N, C, H, W = input_data.shape
out_h = (H + 2 * padding - conv_h) // stride + 1
out_w = (W + 2 * padding - conv_w) // stride + 1
img = np.pad(input_data, [(0, 0), (0, 0), (padding, padding), (padding, padding)], "constant")
col = np.zeros(N, C, conv_h, conv_w, out_h, out_w)
for y in range(conv_h):
y_max = y + stride * out_h
for x in range(conv_w):
x_max = x + stride * out_w
col[:, :, y, x, :, :] = img[:, :, y:y_max:stride, x:x_max:stride]

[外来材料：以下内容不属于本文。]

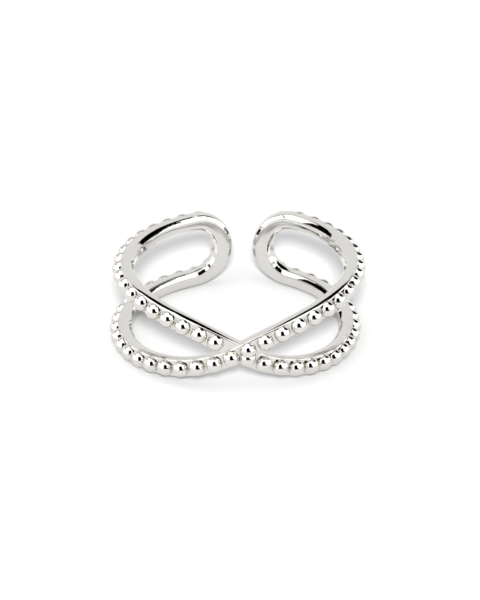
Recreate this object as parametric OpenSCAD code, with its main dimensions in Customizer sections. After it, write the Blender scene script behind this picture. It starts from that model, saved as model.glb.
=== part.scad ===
// Silver criss-cross ring with a row of round grains, open at the back.
// The ring lies on its side: the finger hole's axis is Z, the crossing faces -Y and the open
// loop ends face +Y. The origin is on the finger hole's axis, midway up the ring.

/* [Finger hole] */
// Diameter of the finger hole
finger_hole_d = 17.3; // [16.3:0.1:20.6]

/* [Band] */
// Thickness of the flat band, from the finger side to its outer face
band_thickness = 0.95; // [0.8:0.05:1.2]
// Width of the flat band at the front and sides
front_width = 1.5; // [1.3:0.05:1.6]
// Width of the flat band where it is narrowest, before it bends round a loop's end
back_width = 1.35; // [1.2:0.05:1.5]
// Width of the flat band at the tip of each loop
tip_width = 1.7; // [1.5:0.05:1.8]
// How far the bevel on the band's finger-side edges reaches outwards from the finger side
bevel_depth = 0.35; // [0.2:0.05:0.45]
// How much the bevel takes off the finger side at each edge
bevel_height = 0.3; // [0.15:0.05:0.35]

/* [Pattern] */
// Slope of each strand where the two cross, in degrees
crossing_angle = 30; // [28:0.5:32]
// Radius of the strand's bend on the front
front_bend_radius = 18; // [16:0.5:19]
// Slope at which the front bend passes into the flatter shoulder bend, in degrees
shoulder_angle = 10; // [9:0.5:12]
// Radius of the shoulder bend
shoulder_bend_radius = 42; // [36:1:46]
// How much the strands close in again towards the loop ends, in degrees
run_fall = 0.5; // [0:0.25:2]
// Opening between the two loop ends, measured at the finger side
loop_gap = 1.6; // [1.4:0.1:3]
// How much further the left loop reaches round the finger than the right one
loop_lead = 0.5; // [0:0.1:1.6]

/* [Grains] */
// Diameter of a grain
grain_d = 1.34; // [1.34:0.01:1.42]
// Height of a grain's centre above the band's outer face
grain_lift = 0.15; // [0.1:0.05:0.2]
// Grains round the left loop, counting the one that the crossing leaves no room for
left_grains = 42; // [40:1:43]
// Grains round the right loop
right_grains = 41; // [39:1:42]

/* [Hidden] */
$fn = 48;
finger_r = finger_hole_d / 2;
outer_r = finger_r + band_thickness;
grain_r = grain_d / 2;
grain_row_r = outer_r + grain_lift;
// Depth that the band's blank reaches past the finger hole's wall before the hole is cut.
bore_allowance = 0.08;
// Signs of the ring's two sides, and of its two halves above and below the middle.
LEFT = -1;
RIGHT = 1;
UPPER = 1;
LOWER = -1;

// The pattern is drawn flat, on the band's outer face unrolled from the crossing: [along, up].
// One quarter of it runs from the crossing to the tip of a loop, and the other three mirror it.
front_length = arc_length(front_bend_radius, crossing_angle - shoulder_angle);
shoulder_length = arc_length(shoulder_bend_radius, shoulder_angle + run_fall);
shoulder_start = bend([0, 0], front_bend_radius, crossing_angle, shoulder_angle);
run_start = bend(shoulder_start, shoulder_bend_radius, shoulder_angle, -run_fall);
// Shares of a quarter's length where the band starts and stops narrowing, and starts to widen.
narrows_from = 0.4;
narrows_to = 0.8;
widens_from = 0.84;
// Stations of the band's mesh along a quarter's front and run, and round its end bend.
run_steps = 30;
end_steps = 8;

function arc_length(radius, angle) = radius * angle * PI / 180;

function bend(from, radius, angle_a, angle_b) =
    from + radius * [sin(angle_a) - sin(angle_b), cos(angle_b) - cos(angle_a)];

// Distance along the unrolled pattern from the crossing to the middle of the band at the tip.
function tip_along(side) =
    outer_r * (PI - loop_gap / 2 / finger_r) - tip_width / 2 - side * loop_lead / 2;

// The end bend starts at height h, turns from the run's slope to straight down, and ends at height 0.
function end_radius(run) = (run_start[1] - run * sin(run_fall)) / cos(run_fall);

// Length of the straight run, from the two equations for how far it and the end bend reach.
function run_length(side) =
    let (
        fall = 1 - sin(run_fall),
        left_to_cover = tip_along(side) - run_start[0] - run_start[1] / cos(run_fall) * fall
    )
    left_to_cover / (cos(run_fall) - tan(run_fall) * fall);

function quarter_length(side) =
    front_length + shoulder_length + run_length(side)
    + arc_length(end_radius(run_length(side)), 90 - run_fall);

// Slope of the quarter's centre line at a distance s from the crossing, in degrees.
function slope(side, s) =
    let (
        run = run_length(side),
        run_from = front_length + shoulder_length,
        turned = (s - run_from - run) / arc_length(end_radius(run), 1)
    )
    s < front_length ? crossing_angle - s / arc_length(front_bend_radius, 1)
    : s < run_from ? shoulder_angle - (s - front_length) / arc_length(shoulder_bend_radius, 1)
    : -run_fall - max(0, turned);

// Point of the quarter's centre line at a distance s from the crossing.
function centre(side, s) =
    let (
        run = run_length(side),
        on_run = s - front_length - shoulder_length,
        angle = slope(side, s)
    )
    s < front_length ? bend([0, 0], front_bend_radius, crossing_angle, angle)
    : on_run < 0 ? bend(shoulder_start, shoulder_bend_radius, shoulder_angle, angle)
    : on_run < run ? run_start + on_run * [cos(run_fall), -sin(run_fall)]
    : bend(run_start + run * [cos(run_fall), -sin(run_fall)], end_radius(run), -run_fall, angle);

// Rises smoothly from 0 to 1 while t goes from 0 to 1.
function eased(t) = let (u = min(1, max(0, t))) u * u * (3 - 2 * u);

// The band narrows a little along the run, and widens again round the loop's end.
function width_at(side, s) =
    let (share = s / quarter_length(side))
    front_width
    + (back_width - front_width) * eased((share - narrows_from) / (narrows_to - narrows_from))
    + (tip_width - back_width) * eased((share - widens_from) / (1 - widens_from));

// Heights that only rounding keeps from 0 become 0, so that the strands meet exactly at a tip.
function at_zero(height) = abs(height) < 0.000001 ? 0 : height;

// Wraps a point of the pattern round the finger. across is measured square to the strand, away
// from the middle of the loop, and radius is the distance from the finger hole's axis.
function wrapped(side, level, s, across, radius) =
    let (
        angle = slope(side, s),
        point = centre(side, s) + across * [-sin(angle), cos(angle)],
        turn = side * point[0] / outer_r * 180 / PI
    )
    [radius * sin(turn), -radius * cos(turn), level * at_zero(point[1])];

// Upper half of the blank's cross-section: [radius, inset from the band's edge], from the outer
// face's upper corner to the finger side. The bevel goes on past the finger hole's wall.
half_section = [
    [outer_r, 0],
    [finger_r + bevel_depth, 0],
    [finger_r - bore_allowance, bevel_height * (1 + bore_allowance / bevel_depth)]
];
section_points = 2 * len(half_section);

function section(side, level, s, up) =
    let (half = width_at(side, s) / 2, last = len(half_section) - 1)
    concat(
        [for (p = half_section) wrapped(side, level, s, up * (half - p[1]), p[0])],
        [for (i = [last:-1:0])
            wrapped(side, level, s, -up * (half - half_section[i][1]), half_section[i][0])]
    );

// Distances of the stations along a quarter, from the crossing to the tip.
function stations(side) =
    let (
        whole = quarter_length(side),
        bend_from = front_length + shoulder_length + run_length(side)
    )
    concat(
        [for (i = [0:run_steps]) i * bend_from / run_steps],
        [for (i = [1:end_steps]) bend_from + i * (whole - bend_from) / end_steps]
    );

// One strand runs from the left loop's tip over the upper left, through the crossing, to the
// lower right and the right loop's tip.
module strand() {
    left = stations(LEFT);
    right = stations(RIGHT);
    rings = concat(
        [for (i = [len(left) - 1:-1:0]) section(LEFT, UPPER, left[i], 1)],
        [for (i = [1:len(right) - 1]) section(RIGHT, LOWER, right[i], -1)]
    );
    n = section_points;
    last = len(rings) - 1;
    sides = [for (i = [0:last - 1], j = [0:n - 1])
        [i * n + j, i * n + (j + 1) % n, (i + 1) * n + (j + 1) % n, (i + 1) * n + j]];
    start_cap = [for (j = [n - 1:-1:0]) j];
    end_cap = [for (j = [0:n - 1]) last * n + j];
    polyhedron([for (ring = rings) each ring], concat(sides, [start_cap, end_cap]), convexity = 10);
}

// Place of grain number k on a loop, counted from the crossing over the upper quarter.
function grain_place(side, count, k) =
    let (whole = quarter_length(side), s = (k + 0.5) * 2 * whole / count)
    s < whole ? wrapped(side, UPPER, s, 0, grain_row_r)
    : wrapped(side, LOWER, 2 * whole - s, 0, grain_row_r);

// A grain is turned so that its own X axis points straight out from the finger.
module grain(place) {
    translate(place) rotate([0, 0, atan2(place[1], place[0])]) sphere(grain_r);
}

// The left loop's first grain is left out, because the other strand's grain stands there.
module grains() {
    for (k = [1:left_grains - 1])
        grain(grain_place(LEFT, left_grains, k));
    for (k = [0:right_grains - 1])
        grain(grain_place(RIGHT, right_grains, k));
}

// Height of a strand at its crest, where it runs level.
crest_height = bend(shoulder_start, shoulder_bend_radius, shoulder_angle, 0)[1];

module ring() {
    color("silver")
        difference() {
            union() {
                strand();
                mirror([0, 0, 1]) strand();
                grains();
            }
            cylinder(r = finger_r, h = 4 * crest_height, center = true);
        }
}

ring();
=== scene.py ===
"""Looks of the open criss-cross ring: its beaded silver band, pale floor, lights and camera."""

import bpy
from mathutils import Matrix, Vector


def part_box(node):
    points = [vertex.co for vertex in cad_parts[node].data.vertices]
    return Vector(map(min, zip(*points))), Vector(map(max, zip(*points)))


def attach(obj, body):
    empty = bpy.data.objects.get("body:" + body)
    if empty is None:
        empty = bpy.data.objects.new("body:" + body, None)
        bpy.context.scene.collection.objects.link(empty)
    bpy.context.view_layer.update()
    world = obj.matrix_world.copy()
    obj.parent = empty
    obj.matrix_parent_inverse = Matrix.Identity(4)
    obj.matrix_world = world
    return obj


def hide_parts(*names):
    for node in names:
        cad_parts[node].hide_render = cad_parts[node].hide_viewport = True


bl_info = {
    "name": "Criss-cross ring",
    "version": (1, 0, 0),
    "blender": (4, 5, 0),
    "location": "View3D > Sidebar > Ring",
    "description": "Builds the polished silver criss-cross ring and its small photo studio",
    "category": "Object",
}

import math

import bmesh
import bpy
import numpy as np
from bpy.props import FloatProperty, IntProperty, PointerProperty, StringProperty
from mathutils import Euler, Matrix, Vector
from mathutils.bvhtree import BVHTree
from mathutils.interpolate import poly_3d_calc
from mathutils.kdtree import KDTree

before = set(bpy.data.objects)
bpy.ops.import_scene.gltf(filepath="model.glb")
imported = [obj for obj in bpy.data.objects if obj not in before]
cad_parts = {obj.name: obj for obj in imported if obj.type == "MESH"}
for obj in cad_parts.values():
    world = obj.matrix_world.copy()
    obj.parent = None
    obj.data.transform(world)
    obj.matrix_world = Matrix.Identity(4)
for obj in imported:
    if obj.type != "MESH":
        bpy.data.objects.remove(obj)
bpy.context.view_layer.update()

MM = 0.001
QUARTER_TURN = math.pi / 2
NODE = "ring"
# The ring lies on the floor, so the floor is at its lowest corner's height.
FLOOR_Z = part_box(NODE)[0][2]

# Signs of the ring's two sides, and of its two halves above and below the middle.
LEFT = -1
RIGHT = 1
UPPER = 1
LOWER = -1


def linear(colour):
    """Turns an sRGB hex colour into the linear values that Blender's shaders take."""
    parts = [int(colour[i:i + 2], 16) / 255 for i in (1, 3, 5)]
    return [c / 12.92 if c <= 0.04045 else ((c + 0.055) / 1.055) ** 2.4 for c in parts]


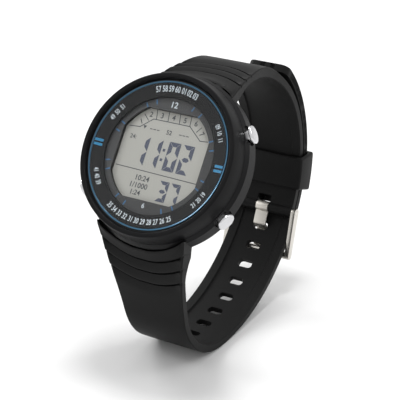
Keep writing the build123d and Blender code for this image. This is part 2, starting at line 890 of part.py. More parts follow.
with BuildPart() as long_strap:
    add(strip(long_line, flare_angle, 0, strap_thickness, strap_case_half_width))
    channel = strip(long_line, flare_channel_angle, 0, channel_depth, strap_half_width - channel_rim)
    add(channel, mode=Mode.SUBTRACT)
    add(strap_head(-1, lower_head_shares))
    add(head_clearance, mode=Mode.SUBTRACT)
    add(lug_pair(-1, body_clearance), mode=Mode.SUBTRACT)
    add(bar_rod(-1, bar_radius + slide_clearance), mode=Mode.SUBTRACT)
    add(rib_grooves(long_line, flare_angle, lower_rib_reaches), mode=Mode.SUBTRACT)
    for plane in hole_planes:
        with BuildSketch(plane):
            Rectangle(hole_width, hole_length)
        extrude(amount=overrun + strap_thickness, both=True, mode=Mode.SUBTRACT)
    front_view = Plane(origin=(0, seat_y, dial_height), x_dir=(1, 0, 0), z_dir=(0, -1, 0))
    add(strap_envelope(front_view, long_taper_start, long_taper_end), mode=Mode.INTERSECT)
    with BuildLine():
        _, tip_low = long_line(0, flare_angle)
        _, tip_high = long_line(strap_thickness, flare_angle)
    tip = (0, (tip_low.X + tip_high.X) / 2, (tip_low.Y + tip_high.Y) / 2)
    taper_foot = tip[2] - tip_taper_drop
    with BuildSketch(Plane.XZ.offset(-seat_y)):
        with BuildLine():
            side = Bezier(
                (-strap_half_width, taper_foot),
                (-strap_half_width, taper_foot + tip_taper_drop / 2),
                (strap_half_width - tip_width, tip[2] - tip_taper_drop / 3),
                (strap_half_width - tip_width, tip[2] + overrun),
            )
            Polyline(
                side @ 1,
                (-2 * strap_half_width, tip[2] + overrun),
                (-2 * strap_half_width, taper_foot),
                side @ 0,
            )
        make_face()
    extrude(amount=-2 * wrap_outer_radius, mode=Mode.SUBTRACT)
    tip_edges = long_strap.faces().sort_by_distance(tip)[0].edges().sort_by(SortBy.LENGTH)[:2]
    fillet(tip_edges, radius=tip_corner)
save(long_strap.part, "long_strap")

# Short strap, from the case over the top and round inside the long one to the buckle pin
with BuildPart() as short_strap:
    add(strip(short_line, pin_angle, 0, strap_thickness, strap_case_half_width))
    with BuildSketch(Plane.YZ):
        with Locations(pin_point):
            Circle(pin_radius + barrel_wall)
    extrude(amount=strap_half_width, both=True)
    channel = strip(short_line, 0, 0, channel_depth, strap_half_width - channel_rim)
    add(channel, mode=Mode.SUBTRACT)
    add(strap_head(1, upper_head_shares))
    add(head_clearance, mode=Mode.SUBTRACT)
    add(lug_pair(1, body_clearance), mode=Mode.SUBTRACT)
    add(bar_rod(1, bar_radius + slide_clearance), mode=Mode.SUBTRACT)
    add(rib_grooves(short_line, pin_angle, upper_rib_reaches), mode=Mode.SUBTRACT)
    top_view = Plane(origin=(0, dial_y, wrap_z), x_dir=(1, 0, 0), z_dir=(0, 0, 1))
    add(strap_envelope(top_view, short_taper_start, short_taper_end), mode=Mode.INTERSECT)
    with BuildSketch(Plane.YZ):
        with Locations(pin_point):
            Circle(pin_radius + slide_clearance)
    extrude(amount=strap_half_width, both=True, mode=Mode.SUBTRACT)
    with BuildSketch(Plane.YZ):
        with Locations(pin_point):
            Circle(tongue_notch_length)
    extrude(amount=tongue_width / 2 + tongue_notch_side, both=True, mode=Mode.SUBTRACT)
save(short_strap.part, "short_strap")

# Keeper, a closed loop round both straps
with BuildPart() as keeper:
    for grow, cut in ((keeper_wall, Mode.ADD), (0, Mode.SUBTRACT)):
        with BuildSketch(Plane.YZ):
            with Locations((wrap_y, wrap_z)):
                Circle(wrap_outer_radius + keeper_play + grow)
                Circle(wrap_radius - keeper_play - grow, mode=Mode.SUBTRACT)
            with BuildLine():
                first = wrap_point(2 * wrap_outer_radius, keeper_top_angle)
                last = wrap_point(2 * wrap_outer_radius, keeper_top_angle - keeper_sweep)
                Polyline((wrap_y, wrap_z), first, last, close=True)
            make_face(mode=Mode.INTERSECT)
        extrude(amount=strap_half_width + keeper_side_play + grow, both=True, mode=cut)
save(keeper.part, "keeper")

# Buckle pin, frame and tongue
bar_reach_seat = seat_radius + strap_thickness + frame_bar_gap + frame_bar_radius
bar_point = seat_point(bar_reach_seat, frame_bar_angle)
frame_inner = strap_half_width + frame_side_gap
with BuildPart() as buckle_pin:
    with BuildSketch(Plane.YZ):
        with Locations(pin_point):
            Circle(pin_radius)
    extrude(amount=frame_inner + frame_arm_thickness, both=True)
save(buckle_pin.part, "buckle_pin")

with BuildPart() as buckle_frame:
    for hand in (-1, 1):
        with BuildSketch(Plane.YZ.offset(hand * frame_inner)):
            with Locations(pin_point):
                Circle(pin_radius + frame_arm_wall)
            with Locations(bar_point):
                Circle(frame_bar_radius)
            make_hull()
            with Locations(pin_point):
                Circle(pin_radius + slide_clearance, mode=Mode.SUBTRACT)
        extrude(amount=hand * frame_arm_thickness)
    with BuildSketch(Plane.YZ):
        with Locations(bar_point):
            Circle(frame_bar_radius)
    extrude(amount=frame_inner, both=True)
save(buckle_frame.part, "buckle_frame")

over_bar = bar_reach_seat + frame_bar_radius + tongue_bar_gap + tongue_thickness / 2
with BuildPart() as buckle_tongue:
    with BuildSketch(Plane.YZ):
        with BuildLine():
            blade = FilletPolyline(
                pin_point,
                seat_point(seat_radius - tongue_hole_gap, tongue_inner_angle),
                seat_point(seat_radius + strap_thickness + tongue_hole_gap, tongue_outer_angle),
                seat_point(over_bar, frame_bar_angle),
                seat_point(over_bar, frame_bar_angle - tongue_overhang_angle),
                radius=tongue_bend,
            )
        trace(blade, line_width=tongue_thickness)
        with Locations(pin_point):
            Circle(pin_radius + tongue_loop_wall)
            Circle(pin_radius + slide_clearance, mode=Mode.SUBTRACT)
    extrude(amount=tongue_width / 2, both=True)
save(buckle_tongue.part, "buckle_tongue")
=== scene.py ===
import json
import math

import bmesh
import bpy
from mathutils import Matrix, Vector


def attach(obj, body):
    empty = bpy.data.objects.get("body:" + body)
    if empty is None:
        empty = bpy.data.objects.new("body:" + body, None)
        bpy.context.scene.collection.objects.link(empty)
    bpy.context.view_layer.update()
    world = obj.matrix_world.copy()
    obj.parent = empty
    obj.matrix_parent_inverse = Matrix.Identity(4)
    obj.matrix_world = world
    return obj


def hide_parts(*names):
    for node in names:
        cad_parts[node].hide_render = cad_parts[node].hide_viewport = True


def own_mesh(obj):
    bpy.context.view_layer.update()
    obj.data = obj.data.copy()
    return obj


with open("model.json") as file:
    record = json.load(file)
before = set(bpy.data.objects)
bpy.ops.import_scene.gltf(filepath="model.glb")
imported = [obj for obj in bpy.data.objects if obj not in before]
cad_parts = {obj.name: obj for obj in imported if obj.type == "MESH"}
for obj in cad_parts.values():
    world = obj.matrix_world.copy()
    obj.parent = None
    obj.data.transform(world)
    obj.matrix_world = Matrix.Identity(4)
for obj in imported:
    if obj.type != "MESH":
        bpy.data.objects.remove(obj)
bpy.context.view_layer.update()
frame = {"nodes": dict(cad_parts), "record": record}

nodes = frame["nodes"]
mm = 0.001
mergeWithin = {"solid": 0.002, "turned": 0.003, "strap": 0.02}  # mm within which points become one

dialPlace = {
    "lean": 35.8,                      # degrees that the dial leans back from level
    "centre": (0, -29.0415, 64.9545),  # middle of the blue ring's top
}
leanBack = math.radians(dialPlace["lean"])
dialTurn = Matrix.Rotation(math.pi / 2 - leanBack, 4, "X")
dialMatrix = Matrix.Translation(Vector(dialPlace["centre"]) * mm) @ dialTurn


# ways of working that every piece uses

def deselectAll():
    if bpy.context.object and bpy.context.object.mode != "OBJECT":
        bpy.ops.object.mode_set(mode="OBJECT")
    bpy.ops.object.select_all(action="DESELECT")


def pick(piece):
    deselectAll()
    piece.select_set(True)
    bpy.context.view_layer.objects.active = piece


def editParts(piece, kind, test=lambda part: True):
    # opens the piece in edit mode with only the parts that pass the test selected
    pick(piece)
    bpy.ops.object.mode_set(mode="EDIT")
    bpy.ops.mesh.select_mode(type=kind)
    bpy.ops.mesh.select_all(action="DESELECT")
    edited = bmesh.from_edit_mesh(piece.data)
    parts = {"VERT": edited.verts, "EDGE": edited.edges, "FACE": edited.faces}[kind]
    for part in parts:
        part.select_set(bool(test(part)))
    edited.select_flush_mode()
    bmesh.update_edit_mesh(piece.data)


def endEdit():
    bpy.ops.object.mode_set(mode="OBJECT")


def applyModifier(piece, kind, settings):
    pick(piece)
    modifier = piece.modifiers.new(kind.title(), kind)
    for key, value in settings.items():
        setattr(modifier, key, value)
    bpy.ops.object.modifier_apply(modifier=modifier.name)


def bevelSharp(piece, width, segments, sharpAngle):
    applyModifier(piece, "BEVEL", {
        "width": width * mm, "segments": segments,
        "limit_method": "ANGLE", "angle_limit": math.radians(sharpAngle),
    })


def settle(piece, matrix=None):
    # puts the piece's place into its mesh
    pick(piece)
    if matrix:
        piece.matrix_world = matrix @ piece.matrix_world
    bpy.ops.object.transform_apply(location=True, rotation=True, scale=True)


def rotated(angle, axis="Z"):
    return Matrix.Rotation(math.radians(angle), 4, axis)


def copyOf(piece, name, matrix):
    twin = piece.copy()
    twin.data = piece.data.copy()
    twin.name = name
    bpy.context.collection.objects.link(twin)
    twin.data.transform(matrix)
    return twin


def cleanMesh(piece, distance, recalculate=True):
    editParts(piece, "VERT")
    bpy.ops.mesh.remove_doubles(threshold=distance * mm)
    if recalculate:
        bpy.ops.mesh.normals_make_consistent(inside=False)
    endEdit()


def mergedCopy(node, name):
    # a solid's mesh as one connected surface, to be worked on further
    piece = copyOf(nodes[node], name, Matrix())
    piece.parent = None
    pick(piece)
    bpy.ops.mesh.customdata_custom_splitnormals_clear()
    cleanMesh(piece, mergeWithin["solid"], recalculate=False)
    return piece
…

col = col.transpose(0, 4, 5, 1, 2, 3).reshape(N * out_h * out_w, -1)
return col
def col2im(self, col, input_shape, conv_h, conv_w, stride=1, padding=0):
"""
:param col:
:param input_shape: 输入数据形式 例如:(10, 1, 28, 28)
:param conv_h:
:param conv_w:
:param stride:
:param padding:
:return:
"""
N, C, H, W = input_shape
out_h = (H + 2 * padding - conv_h) // stride + 1
out_w = (W + 2 * padding - conv_w) // stride + 1
col = np.zeros(N, out_h, out_w, C, conv_h, conv_w).transpose(0, 3, 4, 5, 1, 2)
img = np.zeros((N, C, H + 2 * padding + stride - 1, W + 2 * padding + stride - 1))
for y in range(conv_h):
y_max = y + stride * out_h
for x in range(conv_w):
x_max = x + stride * out_h
img[:, :, y:y_max:stride, x:x_max:stride] += col[:, :, y, x, :, :]
return img[:, :, padding:H + padding, padding:W + padding]